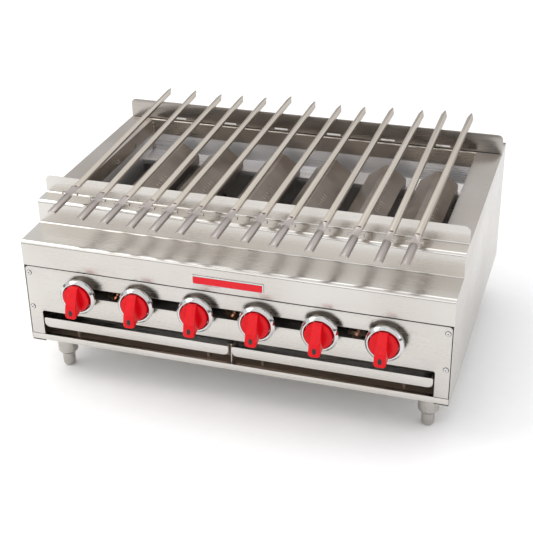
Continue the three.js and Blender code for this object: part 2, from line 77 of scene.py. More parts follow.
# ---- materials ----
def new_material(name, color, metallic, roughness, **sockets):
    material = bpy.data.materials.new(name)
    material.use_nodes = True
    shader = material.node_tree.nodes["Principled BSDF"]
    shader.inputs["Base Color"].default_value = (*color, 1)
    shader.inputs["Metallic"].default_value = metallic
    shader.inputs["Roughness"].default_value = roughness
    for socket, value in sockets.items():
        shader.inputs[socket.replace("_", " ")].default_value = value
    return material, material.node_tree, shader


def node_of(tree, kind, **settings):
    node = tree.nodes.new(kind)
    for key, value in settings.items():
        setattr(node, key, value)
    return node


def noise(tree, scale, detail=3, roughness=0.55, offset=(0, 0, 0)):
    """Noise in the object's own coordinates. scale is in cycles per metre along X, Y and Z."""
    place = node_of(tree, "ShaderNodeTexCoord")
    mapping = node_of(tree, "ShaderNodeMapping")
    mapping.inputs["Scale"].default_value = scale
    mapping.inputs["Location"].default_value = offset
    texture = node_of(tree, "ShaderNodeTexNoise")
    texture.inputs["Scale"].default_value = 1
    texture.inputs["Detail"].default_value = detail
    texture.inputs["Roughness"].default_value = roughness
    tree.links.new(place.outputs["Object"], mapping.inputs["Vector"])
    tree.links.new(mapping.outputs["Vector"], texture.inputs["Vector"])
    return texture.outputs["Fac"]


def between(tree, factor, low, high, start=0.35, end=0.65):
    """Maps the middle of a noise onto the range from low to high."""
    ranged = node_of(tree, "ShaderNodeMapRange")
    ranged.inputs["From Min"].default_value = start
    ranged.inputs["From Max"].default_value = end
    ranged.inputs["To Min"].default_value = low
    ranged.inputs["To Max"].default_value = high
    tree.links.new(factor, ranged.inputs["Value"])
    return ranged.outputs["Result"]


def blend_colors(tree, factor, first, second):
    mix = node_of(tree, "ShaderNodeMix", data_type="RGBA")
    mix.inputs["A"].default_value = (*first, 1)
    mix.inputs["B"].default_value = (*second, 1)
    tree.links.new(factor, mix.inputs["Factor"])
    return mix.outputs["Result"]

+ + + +

» **EXERCISE DIRECTIONS**
Return the lines above precisely as they appear, beginning at the first line and ending at the line with "return node", and nothing after it.

» **COMPLETED TASK**
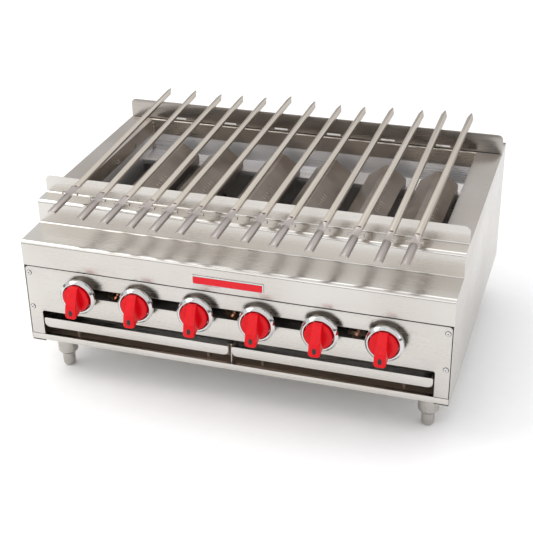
Continue the three.js and Blender code for this object: part 2, from line 77 of scene.py. More parts follow.
# ---- materials ----
def new_material(name, color, metallic, roughness, **sockets):
    material = bpy.data.materials.new(name)
    material.use_nodes = True
    shader = material.node_tree.nodes["Principled BSDF"]
    shader.inputs["Base Color"].default_value = (*color, 1)
    shader.inputs["Metallic"].default_value = metallic
    shader.inputs["Roughness"].default_value = roughness
    for socket, value in sockets.items():
        shader.inputs[socket.replace("_", " ")].default_value = value
    return material, material.node_tree, shader


def node_of(tree, kind, **settings):
    node = tree.nodes.new(kind)
    for key, value in settings.items():
        setattr(node, key, value)
    return node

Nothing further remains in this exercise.